Steriflow Pressure Reducing Valves (DROOP)

Steriflow Pressure Reducing Valves (DROOP)

 

Induchem Group are a supplier of Steriflow pressure reducing valves. Contact sales@induchemgroup.com for more information on our range.

 

What is PRV Offset (droop) and Why Does it Occur?

 

All pressure reducing valves show a drop in set point pressure (Offset, Droop) as the flow through the valve increases. Offset is described as a % charge in set point pressure as flow changes. The graph below (Example 1.) explains the changes for two different types of regulators. Offset is caused by many physical forces that act on the diaphragm, spring and plug as flow changes. All of the forces acting upon the regulator are illustrated in Example 2.

 

Example 1.

 

 

 

Example 2.

 

 

The amount of set point offset (the degree of the slope) is dependent on a variety of different factors. Some factors are essential to all regulator designs and cannot be controlled by the user. Other factors can be controlled by the user, either by regulator selection or installation and operation practices.

 

Factors that influence offset that are essential to regulator design:

 

Some amount of droop is intrinsic to all regulator designs.

 

There are several physical forces acting on the Diaphragm, Spring and Plug as flow changes that cause offset. These forces can never be completely eliminated from any manufacturers design.

 

They can be influenced by a regulator manufacturer’s basic design, and are therefore under the control of the person that selects a particular regulator design and it’s specific features or options. Regulators with large diaphragm areas, a small amount of total stroke (distance the stem moves from full open to full close), and a properly selected spring relative to the set point, generally have less offset than those that don’t have those features.

 

Diaphragm area: the lines in the test chart (Example 1 above) shows the difference in offset of two different regulators on the same application.

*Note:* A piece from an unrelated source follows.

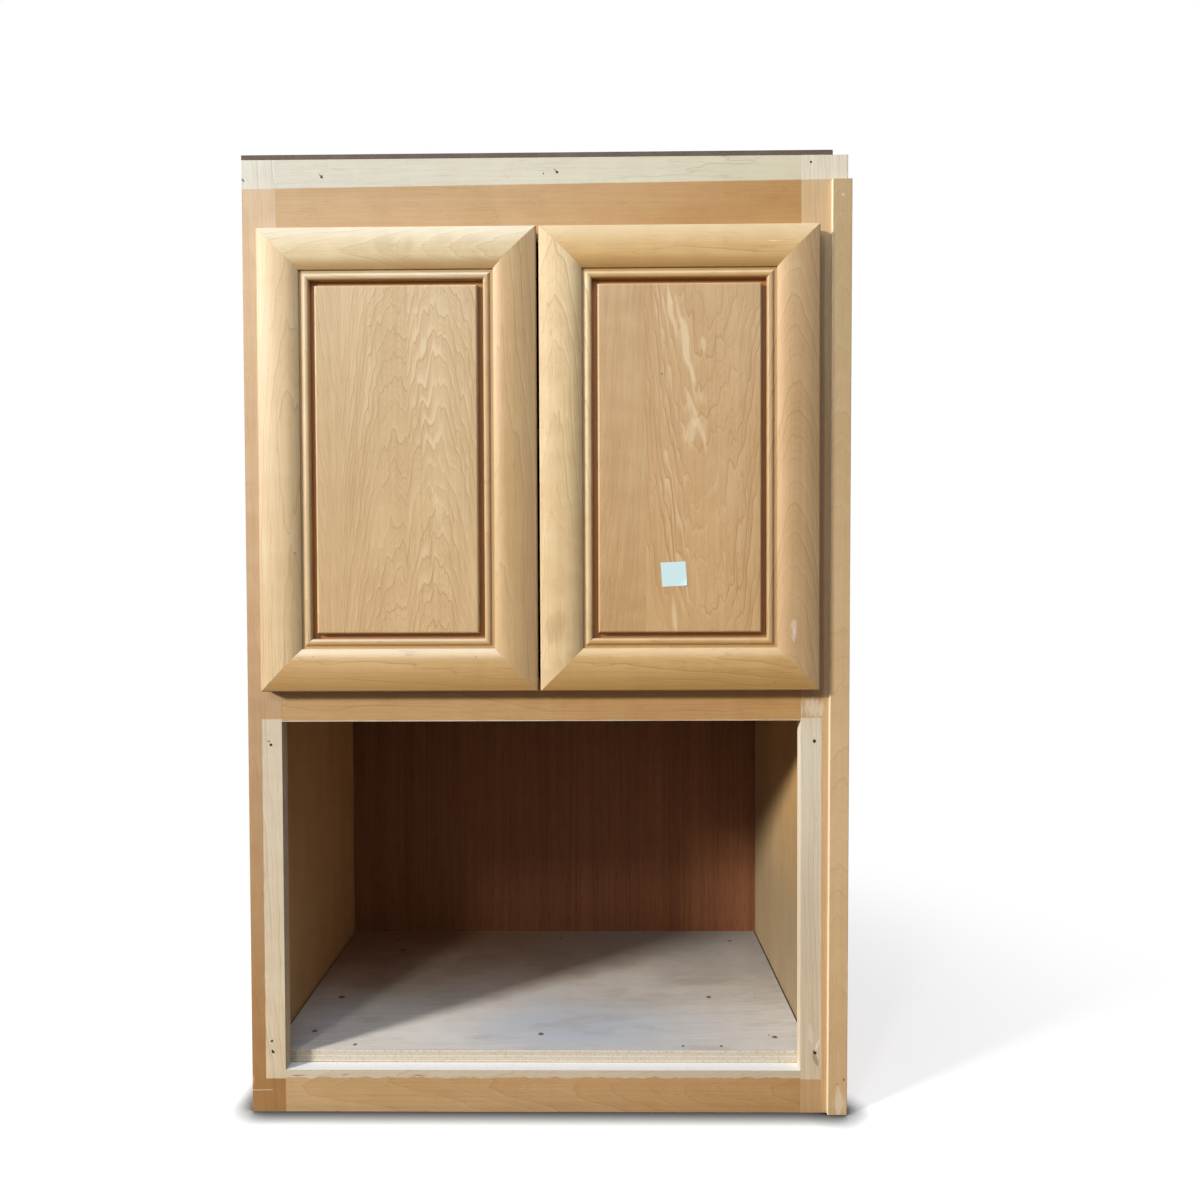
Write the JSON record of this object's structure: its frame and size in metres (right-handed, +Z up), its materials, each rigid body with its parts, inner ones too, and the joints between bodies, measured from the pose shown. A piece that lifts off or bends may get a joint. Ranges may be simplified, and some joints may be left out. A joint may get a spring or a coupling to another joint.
{
  "type": "kitchen wall cabinet",
  "caption": "Face-framed maple wall cabinet: mitred raised-panel doors on concealed hinges over an open microwave bay, with a lift-off shelf inside.",
  "frame": {"origin": "under the middle of the whole cabinet's box, on the plane of its bottom edges", "axes": "+Z up, +Y into the cabinet towards the wall, +X to the right as seen from the room; the doors face -Y"},
  "size_m": [0.7656, 0.482, 1.2184],
  "materials": {
    "maple_frame": "amber lacquered maple, pale bare bands where mouldings were taken off",
    "maple_door": "honey lacquered maple, satin",
    "maple_panel": "honey lacquered maple in glued boards, satin",
    "maple_strip": "light lacquered maple, pale bare left edge",
    "veneered_side": "maple veneered board, satin",
    "plywood_floor": "bare plywood, worn and dusty, layered edge",
    "veneered_panel": "maple veneered plywood",
    "red_plywood_back": "thin dark red-brown plywood",
    "brown_hardboard": "dusty grey-brown hardboard",
    "hang_rail_wood": "bare softwood",
    "beech_dowel": "bare beech",
    "nickel_hinge": "nickel plated pressed steel",
    "spring_steel": "dark spring steel",
    "zinc_screw": "zinc plated steel",
    "steel_nail": "dull steel",
    "clear_bumper": "soft clear plastic"
  },
  "bodies": {
    "root": {"left_stile": "maple_frame", "right_stile": "maple_frame", "top_rail": "maple_frame", "mid_rail": "maple_frame", "bottom_rail": "maple_frame", "scribe_strip": "maple_strip", "frame_dowels": "beech_dowel", "strip_brads": "steel_nail", "left_side": "veneered_side", "right_side": "veneered_side", "bottom_panel": "veneered_panel", "bay_floor_board": "plywood_floor", "floor_board_nails": "steel_nail", "fixed_deck": "veneered_panel", "back_panel": "red_plywood_back", "top_sheet": "brown_hardboard", "top_hang_rail": "hang_rail_wood", "mid_hang_rail": "hang_rail_wood", "bottom_hang_rail": "hang_rail_wood", "bottom_glue_blocks": "hang_rail_wood", "top_glue_blocks": "hang_rail_wood", "shelf_pins": "nickel_hinge", "left_lower_hinge_arm": "nickel_hinge", "left_upper_hinge_arm": "nickel_hinge", "left_plate_screws": "zinc_screw", "right_lower_hinge_arm": "nickel_hinge", "right_upper_hinge_arm": "nickel_hinge", "right_plate_screws": "zinc_screw"},
    "left_door": {"left_door_hinge_stile": "maple_door", "left_door_free_stile": "maple_door", "left_door_top_rail": "maple_door", "left_door_bottom_rail": "maple_door", "left_door_panel": "maple_panel", "left_door_splines": "beech_dowel", "left_door_bumpers": "clear_bumper", "left_lower_hinge_cup": "nickel_hinge", "left_upper_hinge_cup": "nickel_hinge", "left_hinge_pins": "steel_nail", "left_hinge_springs": "spring_steel", "left_cup_screws": "zinc_screw"},
    "right_door": {"right_door_hinge_stile": "maple_door", "right_door_free_stile": "maple_door", "right_door_top_rail": "maple_door", "right_door_bottom_rail": "maple_door", "right_door_panel": "maple_panel", "right_door_splines": "beech_dowel", "right_door_bumpers": "clear_bumper", "right_lower_hinge_cup": "nickel_hinge", "right_upper_hinge_cup": "nickel_hinge", "right_hinge_pins": "steel_nail", "right_hinge_springs": "spring_steel", "right_cup_screws": "zinc_screw"},
    "shelf": {"adjustable_shelf": "veneered_panel", "shelf_front_edge": "maple_frame"}
  },
  "joints": [
    {"name": "left_door_hinge", "type": "hinge", "parent": "root", "child": "left_door", "pos_m": [-0.34995, -0.228, 0.83195], "axis": [0, 0, -1], "range_deg": [0, 105]},
    {"name": "right_door_hinge", "type": "hinge", "parent": "root", "child": "right_door", "pos_m": [0.33115, -0.228, 0.83195], "axis": [0, 0, 1], "range_deg": [0, 105]},
    {"name": "shelf_lift", "type": "slide", "parent": "root", "child": "shelf", "axis": [0, 0, 1], "range_m": [0, 0.224]}
  ]
}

The red line is the offset curve for a small, clean gas and air regulator’s diaphragm with about the same total stroke length and spring rate as the large diaphragm regulator that produced the blue offset curve. In this instance, the difference in offset performance primarily has to do with the diaphragm area difference.

 

Stroke Length: A regulator with a shorter total stroke will outperform a regulator with a longer stroke if all other factors are held constant.

 

Spring rate or compression at set point: Selecting the right spring range for your specific regulator set point can influence offset.

In general, the more compressed the spring is at your set point pressure, the less offset exhibited. Therefore, when selecting a spring range for your regulator, select a spring range that puts your set point closer to the upper end of the spring range. The droop figures circled in the comparative graphs below give an example of this. A spring range of 5 to 25 psi is clearly a better spring choice for a 15 psi set point than the 15 to 50 psi range spring.

 

 

 

 

 

Forces Acting on the Plug: Regulators with larger diaphragms are much less susceptible to the hydraulic and velocity forces acting on the plug.

 

The force acting on the small plug of a large diaphragm regulator is insignificant relative to the force acting on that regulators diaphragm because of the relative area those forces are acting on. (Force = Pressure x Area). By contrast, small clean air and gas style regulators have a much smaller diaphragm area in relation to the plug. They are therefore more susceptible to forces acting on the plug. As a result they exhibit more offset.